begin Listed records

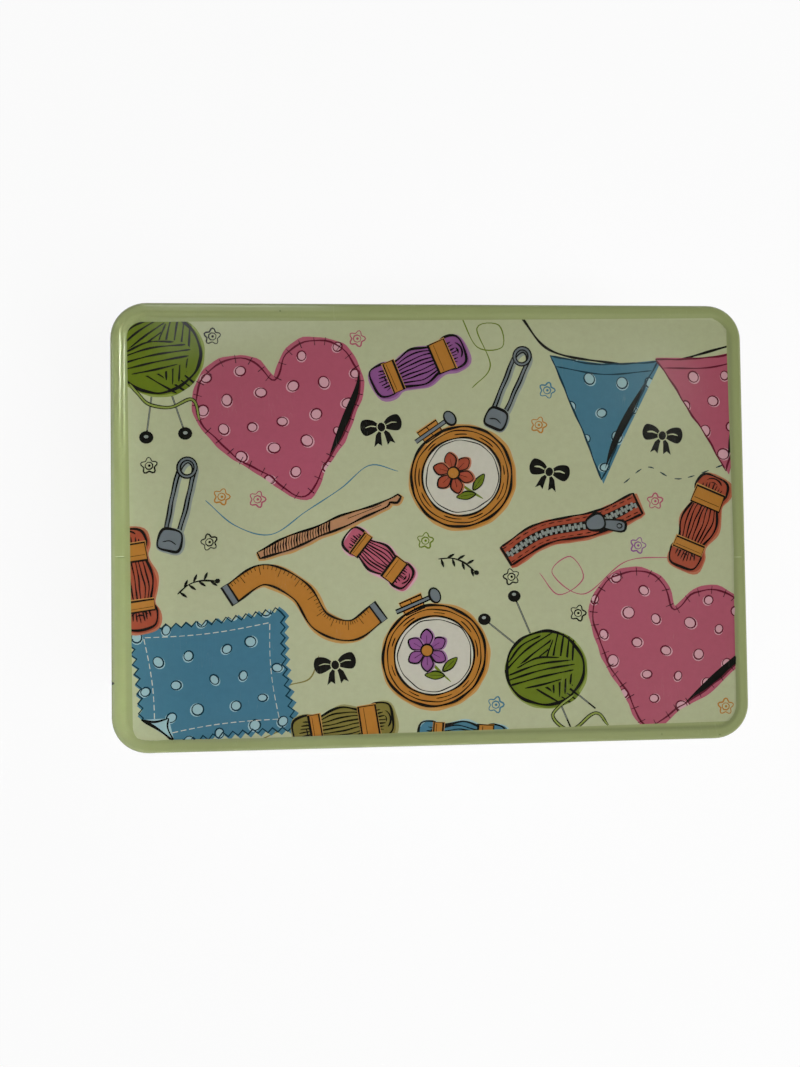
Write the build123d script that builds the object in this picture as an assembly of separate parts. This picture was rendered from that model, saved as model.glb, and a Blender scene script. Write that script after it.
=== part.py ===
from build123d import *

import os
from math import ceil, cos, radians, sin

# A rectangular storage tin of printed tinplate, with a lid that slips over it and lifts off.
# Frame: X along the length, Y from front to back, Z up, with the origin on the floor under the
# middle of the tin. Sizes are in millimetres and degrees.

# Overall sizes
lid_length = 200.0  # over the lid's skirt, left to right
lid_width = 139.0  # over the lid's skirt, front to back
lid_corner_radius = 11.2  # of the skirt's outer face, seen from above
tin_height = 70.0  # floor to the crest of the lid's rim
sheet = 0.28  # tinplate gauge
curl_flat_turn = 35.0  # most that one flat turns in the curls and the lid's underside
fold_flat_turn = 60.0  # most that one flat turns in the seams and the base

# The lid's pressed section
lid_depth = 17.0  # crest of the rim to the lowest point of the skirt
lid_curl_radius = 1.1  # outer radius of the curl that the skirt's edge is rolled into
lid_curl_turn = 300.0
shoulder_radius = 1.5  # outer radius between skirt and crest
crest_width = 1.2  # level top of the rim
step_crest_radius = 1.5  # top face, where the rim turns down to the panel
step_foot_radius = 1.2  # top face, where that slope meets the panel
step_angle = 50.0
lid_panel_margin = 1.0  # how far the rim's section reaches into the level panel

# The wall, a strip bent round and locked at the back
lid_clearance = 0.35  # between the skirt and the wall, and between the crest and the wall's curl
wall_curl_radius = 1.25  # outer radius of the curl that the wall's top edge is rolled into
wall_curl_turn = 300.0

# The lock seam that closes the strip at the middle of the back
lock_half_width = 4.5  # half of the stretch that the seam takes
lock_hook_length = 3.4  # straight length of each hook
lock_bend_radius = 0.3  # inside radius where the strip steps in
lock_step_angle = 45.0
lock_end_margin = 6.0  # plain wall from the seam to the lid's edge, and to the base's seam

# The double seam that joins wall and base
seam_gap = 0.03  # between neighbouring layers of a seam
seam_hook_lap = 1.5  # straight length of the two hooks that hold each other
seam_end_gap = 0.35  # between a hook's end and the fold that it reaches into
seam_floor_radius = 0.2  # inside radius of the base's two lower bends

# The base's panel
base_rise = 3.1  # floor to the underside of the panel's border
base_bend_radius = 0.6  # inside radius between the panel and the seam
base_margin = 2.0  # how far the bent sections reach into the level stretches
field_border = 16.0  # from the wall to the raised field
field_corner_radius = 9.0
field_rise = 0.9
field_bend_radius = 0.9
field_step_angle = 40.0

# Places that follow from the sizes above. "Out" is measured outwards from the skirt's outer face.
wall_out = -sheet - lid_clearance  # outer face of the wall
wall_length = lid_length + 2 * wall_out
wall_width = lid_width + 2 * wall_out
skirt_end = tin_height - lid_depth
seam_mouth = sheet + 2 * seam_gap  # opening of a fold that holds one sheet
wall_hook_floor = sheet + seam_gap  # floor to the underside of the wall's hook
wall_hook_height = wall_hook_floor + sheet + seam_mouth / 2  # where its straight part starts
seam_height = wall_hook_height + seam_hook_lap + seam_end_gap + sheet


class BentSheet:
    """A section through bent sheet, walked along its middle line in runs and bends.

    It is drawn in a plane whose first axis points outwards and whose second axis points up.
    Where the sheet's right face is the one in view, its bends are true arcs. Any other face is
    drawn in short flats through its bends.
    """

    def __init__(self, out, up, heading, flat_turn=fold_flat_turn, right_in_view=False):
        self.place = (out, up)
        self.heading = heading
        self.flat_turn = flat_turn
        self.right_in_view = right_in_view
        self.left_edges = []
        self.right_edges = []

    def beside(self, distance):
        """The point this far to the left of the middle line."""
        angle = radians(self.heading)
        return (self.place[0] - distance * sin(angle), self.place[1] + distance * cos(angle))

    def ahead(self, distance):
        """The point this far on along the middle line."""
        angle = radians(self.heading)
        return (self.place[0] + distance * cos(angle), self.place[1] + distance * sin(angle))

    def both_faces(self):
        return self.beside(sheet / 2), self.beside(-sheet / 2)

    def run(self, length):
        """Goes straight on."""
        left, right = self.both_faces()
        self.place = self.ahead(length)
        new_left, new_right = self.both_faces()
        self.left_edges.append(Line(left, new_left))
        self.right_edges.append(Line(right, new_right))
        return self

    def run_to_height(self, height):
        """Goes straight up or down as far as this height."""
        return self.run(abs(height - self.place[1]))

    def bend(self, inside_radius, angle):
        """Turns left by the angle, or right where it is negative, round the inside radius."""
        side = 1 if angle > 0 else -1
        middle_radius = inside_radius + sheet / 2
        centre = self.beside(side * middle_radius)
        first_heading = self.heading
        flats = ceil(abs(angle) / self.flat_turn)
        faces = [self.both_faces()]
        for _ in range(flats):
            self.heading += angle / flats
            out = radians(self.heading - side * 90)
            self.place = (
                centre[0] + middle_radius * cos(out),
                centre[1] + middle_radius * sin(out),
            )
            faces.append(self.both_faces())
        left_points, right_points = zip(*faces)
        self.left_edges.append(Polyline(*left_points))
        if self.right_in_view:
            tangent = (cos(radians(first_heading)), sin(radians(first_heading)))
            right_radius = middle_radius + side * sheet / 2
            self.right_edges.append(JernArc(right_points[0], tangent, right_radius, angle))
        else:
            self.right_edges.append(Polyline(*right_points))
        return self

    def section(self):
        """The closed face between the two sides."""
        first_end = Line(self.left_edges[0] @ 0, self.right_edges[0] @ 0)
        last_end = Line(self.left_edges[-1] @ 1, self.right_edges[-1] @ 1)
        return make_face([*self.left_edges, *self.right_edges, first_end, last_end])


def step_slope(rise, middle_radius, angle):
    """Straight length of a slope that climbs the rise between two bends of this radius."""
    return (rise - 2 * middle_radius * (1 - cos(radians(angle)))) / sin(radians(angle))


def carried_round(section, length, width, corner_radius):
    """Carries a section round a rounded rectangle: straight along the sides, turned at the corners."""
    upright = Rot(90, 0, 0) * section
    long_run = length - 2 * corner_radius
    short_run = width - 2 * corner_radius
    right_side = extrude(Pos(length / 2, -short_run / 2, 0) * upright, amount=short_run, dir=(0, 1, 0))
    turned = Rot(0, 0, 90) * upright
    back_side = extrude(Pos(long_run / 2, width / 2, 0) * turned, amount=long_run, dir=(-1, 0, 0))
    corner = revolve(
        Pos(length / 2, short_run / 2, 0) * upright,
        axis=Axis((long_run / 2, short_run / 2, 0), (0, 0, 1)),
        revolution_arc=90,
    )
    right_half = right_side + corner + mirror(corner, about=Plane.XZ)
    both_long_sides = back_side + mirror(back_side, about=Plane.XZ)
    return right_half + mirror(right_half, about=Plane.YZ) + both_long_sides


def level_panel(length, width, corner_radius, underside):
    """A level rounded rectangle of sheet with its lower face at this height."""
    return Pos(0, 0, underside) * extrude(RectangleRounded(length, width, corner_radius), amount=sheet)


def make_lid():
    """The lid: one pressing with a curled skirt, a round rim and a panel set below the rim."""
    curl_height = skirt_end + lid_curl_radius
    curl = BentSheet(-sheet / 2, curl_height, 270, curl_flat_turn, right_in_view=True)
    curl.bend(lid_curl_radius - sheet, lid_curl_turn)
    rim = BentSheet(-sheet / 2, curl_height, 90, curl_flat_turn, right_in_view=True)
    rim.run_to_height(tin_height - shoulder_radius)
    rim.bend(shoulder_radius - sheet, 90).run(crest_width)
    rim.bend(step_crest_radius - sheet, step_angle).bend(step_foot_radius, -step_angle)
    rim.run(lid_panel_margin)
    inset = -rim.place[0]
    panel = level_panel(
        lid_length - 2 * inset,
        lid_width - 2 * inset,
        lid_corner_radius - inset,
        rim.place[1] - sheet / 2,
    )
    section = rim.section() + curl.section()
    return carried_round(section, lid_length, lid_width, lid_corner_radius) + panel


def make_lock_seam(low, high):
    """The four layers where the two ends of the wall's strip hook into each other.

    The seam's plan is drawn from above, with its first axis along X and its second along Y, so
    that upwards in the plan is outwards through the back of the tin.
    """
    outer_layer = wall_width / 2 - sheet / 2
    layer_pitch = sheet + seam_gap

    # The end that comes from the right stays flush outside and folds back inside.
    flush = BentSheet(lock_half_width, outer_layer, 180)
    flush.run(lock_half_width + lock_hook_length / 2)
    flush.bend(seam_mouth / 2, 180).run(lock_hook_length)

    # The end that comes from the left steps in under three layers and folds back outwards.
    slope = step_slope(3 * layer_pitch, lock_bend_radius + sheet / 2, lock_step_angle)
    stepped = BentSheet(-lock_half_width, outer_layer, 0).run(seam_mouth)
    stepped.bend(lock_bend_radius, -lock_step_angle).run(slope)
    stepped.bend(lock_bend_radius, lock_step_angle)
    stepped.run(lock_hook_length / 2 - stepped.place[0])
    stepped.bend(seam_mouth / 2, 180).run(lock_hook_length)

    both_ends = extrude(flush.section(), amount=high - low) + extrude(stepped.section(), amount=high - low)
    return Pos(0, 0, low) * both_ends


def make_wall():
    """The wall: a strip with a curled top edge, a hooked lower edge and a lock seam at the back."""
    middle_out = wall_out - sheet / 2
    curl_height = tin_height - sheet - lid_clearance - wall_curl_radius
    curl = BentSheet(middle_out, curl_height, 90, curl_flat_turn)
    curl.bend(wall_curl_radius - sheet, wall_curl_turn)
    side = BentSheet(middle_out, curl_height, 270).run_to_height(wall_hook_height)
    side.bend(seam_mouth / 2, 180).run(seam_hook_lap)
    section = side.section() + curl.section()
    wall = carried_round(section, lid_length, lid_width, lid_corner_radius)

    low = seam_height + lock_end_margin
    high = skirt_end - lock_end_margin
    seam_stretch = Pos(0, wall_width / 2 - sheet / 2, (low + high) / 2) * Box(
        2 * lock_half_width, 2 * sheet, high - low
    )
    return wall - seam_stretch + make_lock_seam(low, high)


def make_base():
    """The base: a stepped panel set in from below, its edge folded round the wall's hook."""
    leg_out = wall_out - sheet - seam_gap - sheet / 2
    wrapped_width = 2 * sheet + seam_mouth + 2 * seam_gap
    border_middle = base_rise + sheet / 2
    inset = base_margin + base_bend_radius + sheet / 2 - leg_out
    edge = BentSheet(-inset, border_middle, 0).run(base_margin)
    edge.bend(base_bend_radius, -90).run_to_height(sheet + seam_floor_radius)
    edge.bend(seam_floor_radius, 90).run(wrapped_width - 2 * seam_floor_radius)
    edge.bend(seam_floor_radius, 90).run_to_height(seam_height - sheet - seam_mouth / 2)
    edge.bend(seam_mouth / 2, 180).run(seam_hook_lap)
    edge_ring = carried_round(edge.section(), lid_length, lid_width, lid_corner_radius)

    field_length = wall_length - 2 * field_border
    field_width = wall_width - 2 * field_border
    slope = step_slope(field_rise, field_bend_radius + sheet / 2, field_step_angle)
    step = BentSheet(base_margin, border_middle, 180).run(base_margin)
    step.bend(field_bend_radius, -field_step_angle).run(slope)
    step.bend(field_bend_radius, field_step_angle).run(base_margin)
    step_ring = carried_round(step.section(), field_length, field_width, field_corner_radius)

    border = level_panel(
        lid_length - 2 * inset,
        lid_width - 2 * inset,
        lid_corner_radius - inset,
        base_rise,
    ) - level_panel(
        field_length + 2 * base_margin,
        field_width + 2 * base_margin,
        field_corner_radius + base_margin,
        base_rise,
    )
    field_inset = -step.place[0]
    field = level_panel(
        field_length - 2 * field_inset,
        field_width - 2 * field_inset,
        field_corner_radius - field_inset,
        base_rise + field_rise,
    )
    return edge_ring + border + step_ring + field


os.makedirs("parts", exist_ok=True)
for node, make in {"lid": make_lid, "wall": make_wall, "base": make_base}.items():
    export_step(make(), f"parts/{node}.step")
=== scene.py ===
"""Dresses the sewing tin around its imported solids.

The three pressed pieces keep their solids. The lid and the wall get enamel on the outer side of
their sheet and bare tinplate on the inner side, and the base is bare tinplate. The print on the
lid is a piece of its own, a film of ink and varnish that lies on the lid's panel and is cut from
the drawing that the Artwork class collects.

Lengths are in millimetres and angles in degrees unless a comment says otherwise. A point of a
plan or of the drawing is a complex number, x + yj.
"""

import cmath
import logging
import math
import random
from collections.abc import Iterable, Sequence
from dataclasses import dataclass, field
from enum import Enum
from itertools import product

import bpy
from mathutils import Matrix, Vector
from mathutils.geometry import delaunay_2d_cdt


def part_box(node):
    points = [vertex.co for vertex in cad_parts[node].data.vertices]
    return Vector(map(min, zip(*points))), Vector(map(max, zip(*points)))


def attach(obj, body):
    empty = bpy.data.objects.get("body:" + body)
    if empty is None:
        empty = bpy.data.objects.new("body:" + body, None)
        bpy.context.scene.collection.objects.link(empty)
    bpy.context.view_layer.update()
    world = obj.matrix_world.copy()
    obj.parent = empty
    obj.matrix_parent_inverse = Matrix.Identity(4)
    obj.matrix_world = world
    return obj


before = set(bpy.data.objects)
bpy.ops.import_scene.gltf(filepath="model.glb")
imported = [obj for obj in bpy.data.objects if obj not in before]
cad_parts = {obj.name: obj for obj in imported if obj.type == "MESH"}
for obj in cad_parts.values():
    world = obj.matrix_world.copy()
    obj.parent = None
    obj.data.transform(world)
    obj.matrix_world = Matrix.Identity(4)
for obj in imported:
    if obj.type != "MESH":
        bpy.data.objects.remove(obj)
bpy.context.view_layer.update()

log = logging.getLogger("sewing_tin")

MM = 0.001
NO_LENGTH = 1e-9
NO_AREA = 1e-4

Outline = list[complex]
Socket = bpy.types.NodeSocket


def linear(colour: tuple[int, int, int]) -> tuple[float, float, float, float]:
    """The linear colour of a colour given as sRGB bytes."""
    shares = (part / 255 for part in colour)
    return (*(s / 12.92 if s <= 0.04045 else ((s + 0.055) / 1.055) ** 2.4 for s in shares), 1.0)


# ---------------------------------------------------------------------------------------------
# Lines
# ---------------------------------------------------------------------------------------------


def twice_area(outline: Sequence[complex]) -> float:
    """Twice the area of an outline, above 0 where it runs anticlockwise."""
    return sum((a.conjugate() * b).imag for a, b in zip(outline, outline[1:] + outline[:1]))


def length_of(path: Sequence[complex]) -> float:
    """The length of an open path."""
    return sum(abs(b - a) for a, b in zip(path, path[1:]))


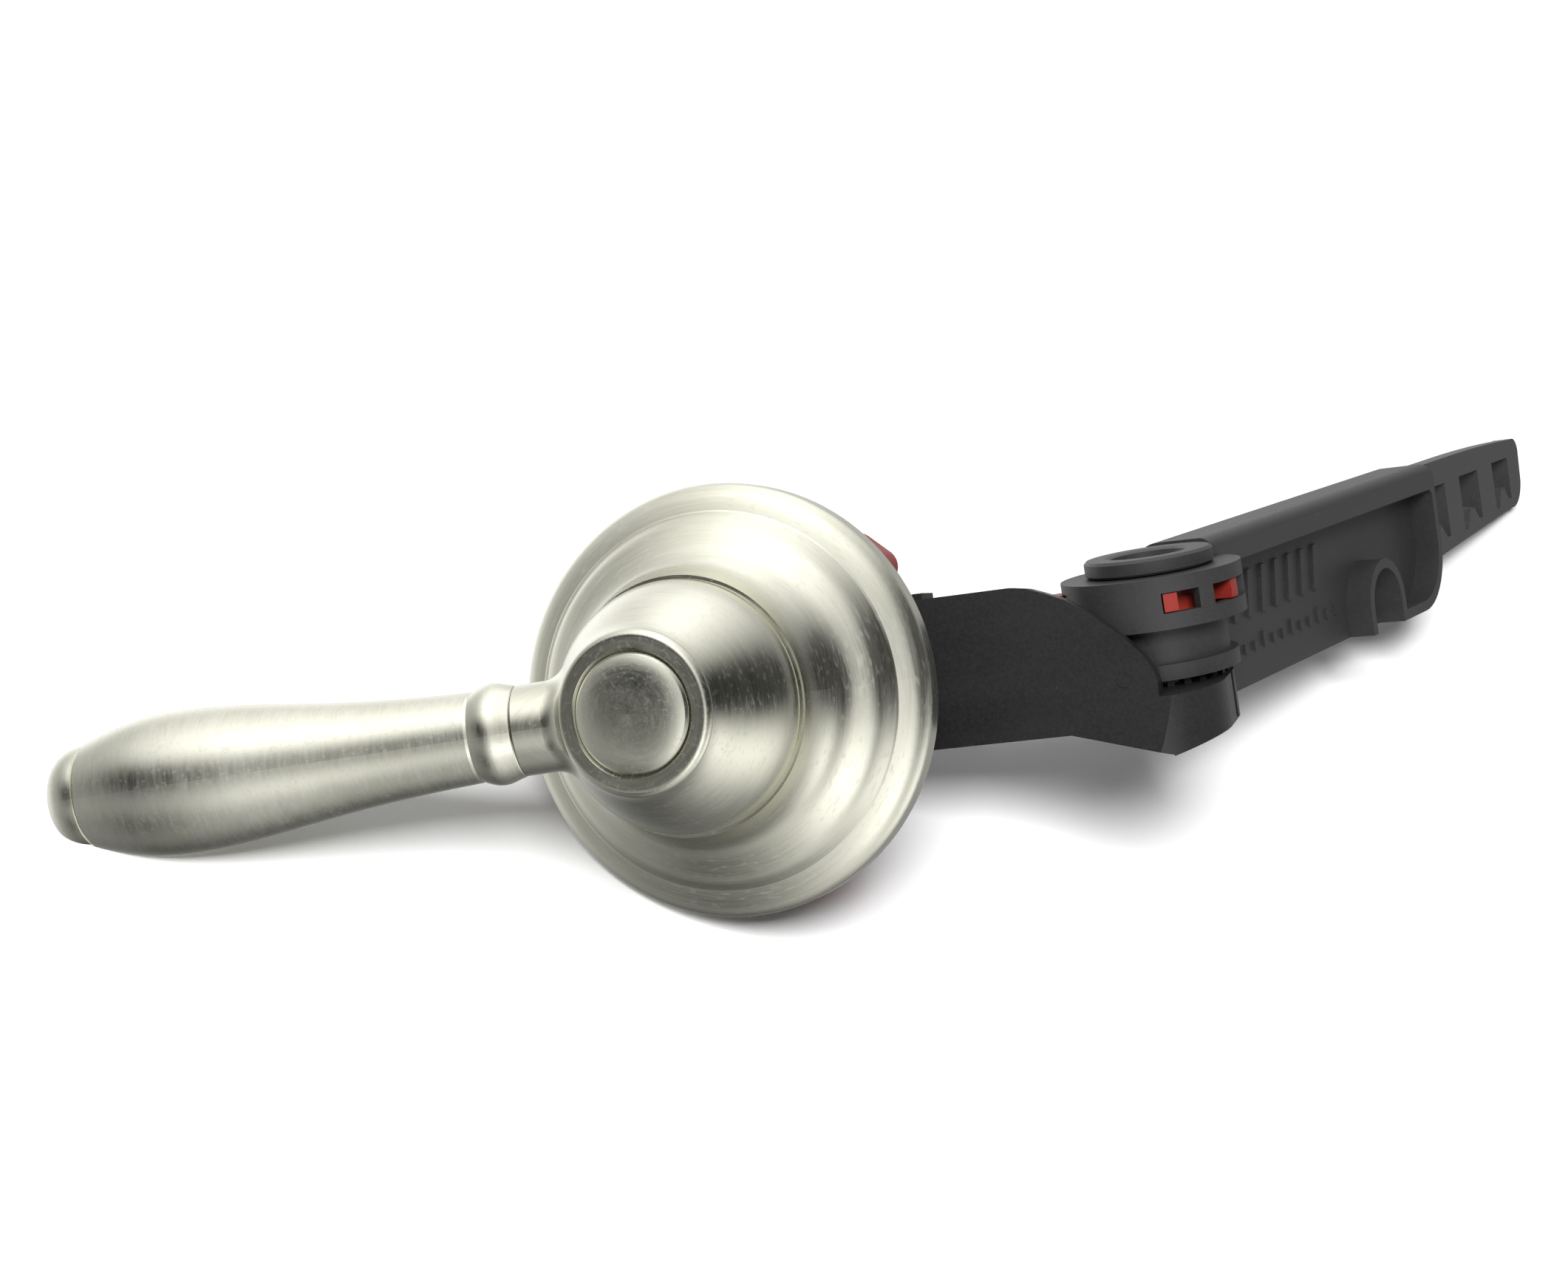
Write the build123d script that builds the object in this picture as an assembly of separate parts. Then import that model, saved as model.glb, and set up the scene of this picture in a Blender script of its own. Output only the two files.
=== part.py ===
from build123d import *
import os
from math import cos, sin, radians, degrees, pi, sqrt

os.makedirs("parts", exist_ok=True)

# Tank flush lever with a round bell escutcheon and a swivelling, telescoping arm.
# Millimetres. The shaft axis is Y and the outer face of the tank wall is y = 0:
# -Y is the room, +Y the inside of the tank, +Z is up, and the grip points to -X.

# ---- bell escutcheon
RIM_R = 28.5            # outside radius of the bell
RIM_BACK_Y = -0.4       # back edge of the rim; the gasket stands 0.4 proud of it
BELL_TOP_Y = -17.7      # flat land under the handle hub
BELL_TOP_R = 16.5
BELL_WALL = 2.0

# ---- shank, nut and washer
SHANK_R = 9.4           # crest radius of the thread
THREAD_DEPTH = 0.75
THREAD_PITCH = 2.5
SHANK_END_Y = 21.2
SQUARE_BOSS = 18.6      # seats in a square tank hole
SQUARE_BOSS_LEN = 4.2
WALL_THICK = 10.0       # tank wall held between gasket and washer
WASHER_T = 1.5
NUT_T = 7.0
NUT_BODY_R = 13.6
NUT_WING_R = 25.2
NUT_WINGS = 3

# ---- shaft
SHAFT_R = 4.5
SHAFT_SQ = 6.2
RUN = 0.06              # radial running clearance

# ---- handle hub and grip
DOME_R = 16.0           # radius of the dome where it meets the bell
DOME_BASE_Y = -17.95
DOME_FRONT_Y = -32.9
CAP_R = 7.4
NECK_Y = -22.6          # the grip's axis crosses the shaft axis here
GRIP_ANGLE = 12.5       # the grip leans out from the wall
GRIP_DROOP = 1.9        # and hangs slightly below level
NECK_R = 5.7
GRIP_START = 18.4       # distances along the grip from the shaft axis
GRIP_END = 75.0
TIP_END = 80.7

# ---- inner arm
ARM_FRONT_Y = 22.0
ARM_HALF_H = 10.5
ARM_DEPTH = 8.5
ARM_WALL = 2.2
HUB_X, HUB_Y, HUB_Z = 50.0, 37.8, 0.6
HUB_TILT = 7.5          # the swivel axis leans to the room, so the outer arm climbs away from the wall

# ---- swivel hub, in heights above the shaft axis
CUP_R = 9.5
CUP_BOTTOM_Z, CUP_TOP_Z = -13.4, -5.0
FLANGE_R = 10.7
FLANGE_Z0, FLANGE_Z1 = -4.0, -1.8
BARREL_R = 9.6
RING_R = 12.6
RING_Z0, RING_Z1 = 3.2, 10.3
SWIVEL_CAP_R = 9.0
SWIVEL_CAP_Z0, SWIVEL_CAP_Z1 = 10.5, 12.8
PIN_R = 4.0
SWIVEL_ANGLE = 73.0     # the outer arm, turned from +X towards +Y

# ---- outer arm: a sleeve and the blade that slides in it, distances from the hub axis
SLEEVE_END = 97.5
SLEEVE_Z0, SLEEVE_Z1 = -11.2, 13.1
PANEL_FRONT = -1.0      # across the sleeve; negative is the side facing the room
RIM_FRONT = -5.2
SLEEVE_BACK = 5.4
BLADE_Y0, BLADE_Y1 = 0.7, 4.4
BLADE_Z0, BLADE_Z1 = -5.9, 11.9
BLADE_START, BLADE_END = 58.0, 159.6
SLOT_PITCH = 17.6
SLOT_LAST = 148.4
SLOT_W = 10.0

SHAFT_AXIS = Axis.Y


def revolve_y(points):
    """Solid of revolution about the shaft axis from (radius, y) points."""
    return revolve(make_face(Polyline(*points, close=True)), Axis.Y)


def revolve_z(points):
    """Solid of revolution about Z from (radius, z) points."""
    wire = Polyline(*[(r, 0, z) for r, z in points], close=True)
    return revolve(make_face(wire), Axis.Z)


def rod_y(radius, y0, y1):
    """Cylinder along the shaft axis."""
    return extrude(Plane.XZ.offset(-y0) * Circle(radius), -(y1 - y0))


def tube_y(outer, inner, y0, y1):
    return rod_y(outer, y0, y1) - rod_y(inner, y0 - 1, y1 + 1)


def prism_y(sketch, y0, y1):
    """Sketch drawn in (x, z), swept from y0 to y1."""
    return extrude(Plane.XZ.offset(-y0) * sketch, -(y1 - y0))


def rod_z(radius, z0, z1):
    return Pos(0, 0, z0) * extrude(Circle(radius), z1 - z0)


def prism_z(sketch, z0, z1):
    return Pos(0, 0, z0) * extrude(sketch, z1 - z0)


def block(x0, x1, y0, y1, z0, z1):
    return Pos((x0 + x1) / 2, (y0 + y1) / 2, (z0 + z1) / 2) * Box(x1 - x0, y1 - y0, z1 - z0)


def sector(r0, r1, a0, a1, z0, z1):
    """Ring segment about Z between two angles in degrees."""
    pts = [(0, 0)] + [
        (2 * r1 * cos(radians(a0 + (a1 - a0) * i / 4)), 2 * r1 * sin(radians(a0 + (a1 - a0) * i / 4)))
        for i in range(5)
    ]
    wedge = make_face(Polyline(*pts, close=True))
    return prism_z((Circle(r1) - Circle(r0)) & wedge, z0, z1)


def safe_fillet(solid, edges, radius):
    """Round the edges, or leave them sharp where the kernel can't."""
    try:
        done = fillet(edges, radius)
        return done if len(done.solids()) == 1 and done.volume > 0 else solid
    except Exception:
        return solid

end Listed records

Scan the material above. Copy each line that holds the word "saved".

Write the build123d script that builds the object in this picture as an assembly of separate parts. This picture was rendered from that model, saved as model.glb, and a Blender scene script. Write that script after it.
Write the build123d script that builds the object in this picture as an assembly of separate parts. Then import that model, saved as model.glb, and set up the scene of this picture in a Blender script of its own. Output only the two files.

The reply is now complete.